__Given data__
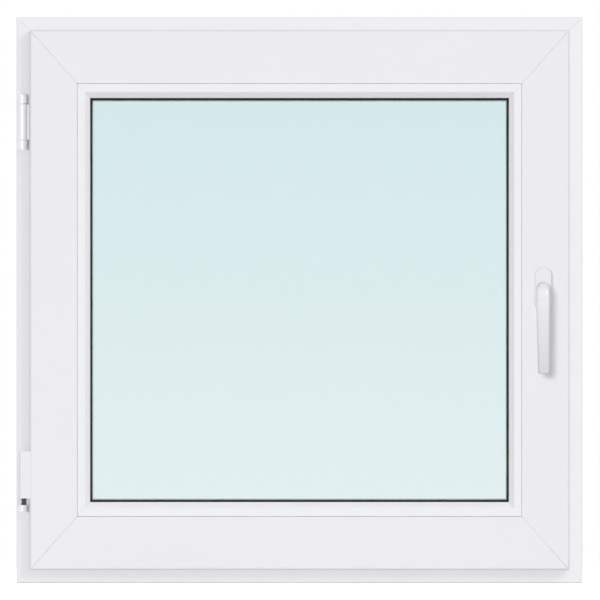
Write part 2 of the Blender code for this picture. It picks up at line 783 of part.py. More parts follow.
def build_hinges(frame, sash, materials):
    bottom, top = upper_barrel()
    sleeve = barrel(bottom + GAP, top - GAP, BARREL_RADIUS)
    upper = sash.add("upper_hinge_barrel", sleeve, materials["hinge"])
    join(upper, "upper_studs", [stud(bottom + STUD_INSET), stud(top - STUD_INSET)])

    block = prism("z", bottom - UPPER_BLOCK, bottom, bearing_outline())
    bearing = frame.add("upper_hinge_bearing", block, materials["hinge"])
    half = BARREL_RADIUS + BEARING_LIP - PLATE_INSET
    plate_low = (HINGE_X - half, ROOM_FACE - GAP - BEARING_PLATE, bottom - UPPER_BLOCK / 2)
    plate_high = (HINGE_X + half, ROOM_FACE - GAP, top + CAP_HEIGHT / 2)
    join(bearing, "upper_bearing_plate", [box(plate_low, plate_high)])
    socket = prism("z", bottom - UPPER_BLOCK / 2, bottom + GAP, circle(HINGE_X, HINGE_Y, PIN_RADIUS + GAP))
    cut(bearing, "upper_bearing_bore", [socket])

    pin_foot = bottom - UPPER_BLOCK / 2 + GAP
    pin_head = top + CAP_HEIGHT / 2
    pin_profile = [(0, pin_foot), (PIN_RADIUS, pin_foot), (PIN_RADIUS, pin_head), (0, pin_head)]
    frame.add("upper_hinge_pin", turned(pin_profile, (HINGE_X, HINGE_Y, 0), "z"), materials["steel"])

    cap_top = top + CAP_HEIGHT
    bore_top = pin_head + GAP
    flat = BARREL_RADIUS - CAP_EDGE
    crown = [
        (flat + CAP_EDGE * cos(pi / 8 * i), cap_top - CAP_EDGE + CAP_EDGE * sin(pi / 8 * i))
        for i in range(5)
    ]
    cap_profile = [
        (0, bore_top),
        (PIN_RADIUS + GAP, bore_top),
        (PIN_RADIUS + GAP, top + GAP),
        (BARREL_RADIUS, top + GAP),
        *crown,
        (0, cap_top),
    ]
    frame.add("upper_hinge_cap", turned(cap_profile, (HINGE_X, HINGE_Y, 0), "z"), materials["hinge"])
    build_lower_hinge(frame, sash, materials)


def build_lower_hinge(frame, sash, materials):
    bottom, top = lower_barrel()
    inner_bottom = bottom + COVER_WALL + GAP
    inner_top = top - COVER_WALL - GAP
    sleeve = barrel(inner_bottom, inner_top, LOWER_BARREL_RADIUS)
    lower = sash.add("lower_hinge_barrel", sleeve, materials["zinc"])
    join(lower, "lower_studs", [stud(bottom + STUD_INSET), stud(top - STUD_INSET)])

    sash_side = SASH_REVEAL - FRAME_WIDTH / 2 - GAP
    outline = rounded(
        [
            (HINGE_X - COVER_OUTSIDE, HINGE_Y - COVER_FRONT, 0.002),
            (sash_side, HINGE_Y - COVER_FRONT, SMALL_EDGE),
            (sash_side, HINGE_Y + COVER_BEHIND, SMALL_EDGE),
            (HINGE_X - COVER_OUTSIDE, HINGE_Y + COVER_BEHIND, SMALL_EDGE),
        ]
    )
    cover = sash.add("lower_hinge_cover", prism("z", bottom, top, outline), materials["hinge"])
    hollow_low = (
        HINGE_X - COVER_OUTSIDE + COVER_WALL,
        HINGE_Y - COVER_FRONT + COVER_WALL,
        bottom + COVER_WALL,
    )
    hollow_high = (sash_side + COVER_WALL, HINGE_Y + COVER_BEHIND - COVER_WALL / 2, top - COVER_WALL)
    pin_hole = circle(HINGE_X, HINGE_Y, PIN_RADIUS + GAP)
    pin_way = prism("z", bottom - COVER_WALL, bottom + 2 * COVER_WALL, pin_hole)
    cut(cover, "lower_cover_hollow", [box(hollow_low, hollow_high)])
    cut(cover, "lower_cover_pin_way", [pin_way])

    block_bottom = LOWER_HINGE_RISE
    block_top = block_bottom + LOWER_BLOCK
    block = prism("z", block_bottom, block_top, bearing_outline())
    bearing = frame.add("lower_hinge_bearing", block, materials["hinge"])
    seat = block_top - LOWER_BORE
    socket = prism("z", seat, block_top + GAP, pin_hole)
    cut(bearing, "lower_bearing_bore", [socket])
    foot = seat + GAP
    collar_bottom = block_top + GAP
    collar_top = bottom - GAP
    profile = [
        (0, foot),
        (PIN_RADIUS, foot),
        (PIN_RADIUS, collar_bottom),
        (COLLAR_RADIUS - COLLAR_EDGE, collar_bottom),
        (COLLAR_RADIUS, collar_bottom + COLLAR_EDGE),
        (COLLAR_RADIUS, collar_top - COLLAR_EDGE),
        (COLLAR_RADIUS - COLLAR_EDGE, collar_top),
        (PIN_RADIUS, collar_top),
        (PIN_RADIUS, top - 4 * COVER_WALL),
        (0, top - 4 * COVER_WALL),
    ]
    frame.add("lower_hinge_pin", turned(profile, (HINGE_X, HINGE_Y, 0), "z"), materials["steel"])


# ---------------------------------------------------------------- the handle


def at_handle(points, y):
    return [(HANDLE_X + a, y, HANDLE_HEIGHT + b) for a, b in points]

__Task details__
Please output the entire listing exactly as it stands.

__Answer for this exercise__
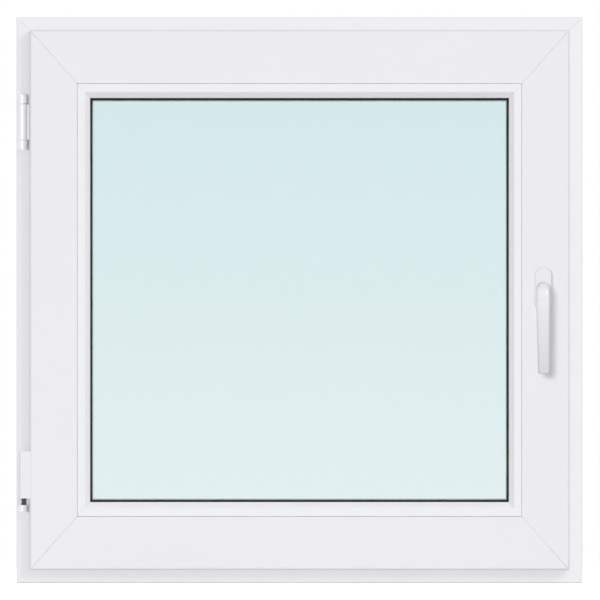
Write part 2 of the Blender code for this picture. It picks up at line 783 of part.py. More parts follow.
def build_hinges(frame, sash, materials):
    bottom, top = upper_barrel()
    sleeve = barrel(bottom + GAP, top - GAP, BARREL_RADIUS)
    upper = sash.add("upper_hinge_barrel", sleeve, materials["hinge"])
    join(upper, "upper_studs", [stud(bottom + STUD_INSET), stud(top - STUD_INSET)])

    block = prism("z", bottom - UPPER_BLOCK, bottom, bearing_outline())
    bearing = frame.add("upper_hinge_bearing", block, materials["hinge"])
    half = BARREL_RADIUS + BEARING_LIP - PLATE_INSET
    plate_low = (HINGE_X - half, ROOM_FACE - GAP - BEARING_PLATE, bottom - UPPER_BLOCK / 2)
    plate_high = (HINGE_X + half, ROOM_FACE - GAP, top + CAP_HEIGHT / 2)
    join(bearing, "upper_bearing_plate", [box(plate_low, plate_high)])
    socket = prism("z", bottom - UPPER_BLOCK / 2, bottom + GAP, circle(HINGE_X, HINGE_Y, PIN_RADIUS + GAP))
    cut(bearing, "upper_bearing_bore", [socket])

    pin_foot = bottom - UPPER_BLOCK / 2 + GAP
    pin_head = top + CAP_HEIGHT / 2
    pin_profile = [(0, pin_foot), (PIN_RADIUS, pin_foot), (PIN_RADIUS, pin_head), (0, pin_head)]
    frame.add("upper_hinge_pin", turned(pin_profile, (HINGE_X, HINGE_Y, 0), "z"), materials["steel"])

    cap_top = top + CAP_HEIGHT
    bore_top = pin_head + GAP
    flat = BARREL_RADIUS - CAP_EDGE
    crown = [
        (flat + CAP_EDGE * cos(pi / 8 * i), cap_top - CAP_EDGE + CAP_EDGE * sin(pi / 8 * i))
        for i in range(5)
    ]
    cap_profile = [
        (0, bore_top),
        (PIN_RADIUS + GAP, bore_top),
        (PIN_RADIUS + GAP, top + GAP),
        (BARREL_RADIUS, top + GAP),
        *crown,
        (0, cap_top),
    ]
    frame.add("upper_hinge_cap", turned(cap_profile, (HINGE_X, HINGE_Y, 0), "z"), materials["hinge"])
    build_lower_hinge(frame, sash, materials)


def build_lower_hinge(frame, sash, materials):
    bottom, top = lower_barrel()
    inner_bottom = bottom + COVER_WALL + GAP
    inner_top = top - COVER_WALL - GAP
    sleeve = barrel(inner_bottom, inner_top, LOWER_BARREL_RADIUS)
    lower = sash.add("lower_hinge_barrel", sleeve, materials["zinc"])
    join(lower, "lower_studs", [stud(bottom + STUD_INSET), stud(top - STUD_INSET)])

    sash_side = SASH_REVEAL - FRAME_WIDTH / 2 - GAP
    outline = rounded(
        [
            (HINGE_X - COVER_OUTSIDE, HINGE_Y - COVER_FRONT, 0.002),
            (sash_side, HINGE_Y - COVER_FRONT, SMALL_EDGE),
            (sash_side, HINGE_Y + COVER_BEHIND, SMALL_EDGE),
            (HINGE_X - COVER_OUTSIDE, HINGE_Y + COVER_BEHIND, SMALL_EDGE),
        ]
    )
    cover = sash.add("lower_hinge_cover", prism("z", bottom, top, outline), materials["hinge"])
    hollow_low = (
        HINGE_X - COVER_OUTSIDE + COVER_WALL,
        HINGE_Y - COVER_FRONT + COVER_WALL,
        bottom + COVER_WALL,
    )
    hollow_high = (sash_side + COVER_WALL, HINGE_Y + COVER_BEHIND - COVER_WALL / 2, top - COVER_WALL)
    pin_hole = circle(HINGE_X, HINGE_Y, PIN_RADIUS + GAP)
    pin_way = prism("z", bottom - COVER_WALL, bottom + 2 * COVER_WALL, pin_hole)
    cut(cover, "lower_cover_hollow", [box(hollow_low, hollow_high)])
    cut(cover, "lower_cover_pin_way", [pin_way])

    block_bottom = LOWER_HINGE_RISE
    block_top = block_bottom + LOWER_BLOCK
    block = prism("z", block_bottom, block_top, bearing_outline())
    bearing = frame.add("lower_hinge_bearing", block, materials["hinge"])
    seat = block_top - LOWER_BORE
    socket = prism("z", seat, block_top + GAP, pin_hole)
    cut(bearing, "lower_bearing_bore", [socket])
    foot = seat + GAP
    collar_bottom = block_top + GAP
    collar_top = bottom - GAP
    profile = [
        (0, foot),
        (PIN_RADIUS, foot),
        (PIN_RADIUS, collar_bottom),
        (COLLAR_RADIUS - COLLAR_EDGE, collar_bottom),
        (COLLAR_RADIUS, collar_bottom + COLLAR_EDGE),
        (COLLAR_RADIUS, collar_top - COLLAR_EDGE),
        (COLLAR_RADIUS - COLLAR_EDGE, collar_top),
        (PIN_RADIUS, collar_top),
        (PIN_RADIUS, top - 4 * COVER_WALL),
        (0, top - 4 * COVER_WALL),
    ]
    frame.add("lower_hinge_pin", turned(profile, (HINGE_X, HINGE_Y, 0), "z"), materials["steel"])


# ---------------------------------------------------------------- the handle


def at_handle(points, y):
    return [(HANDLE_X + a, y, HANDLE_HEIGHT + b) for a, b in points]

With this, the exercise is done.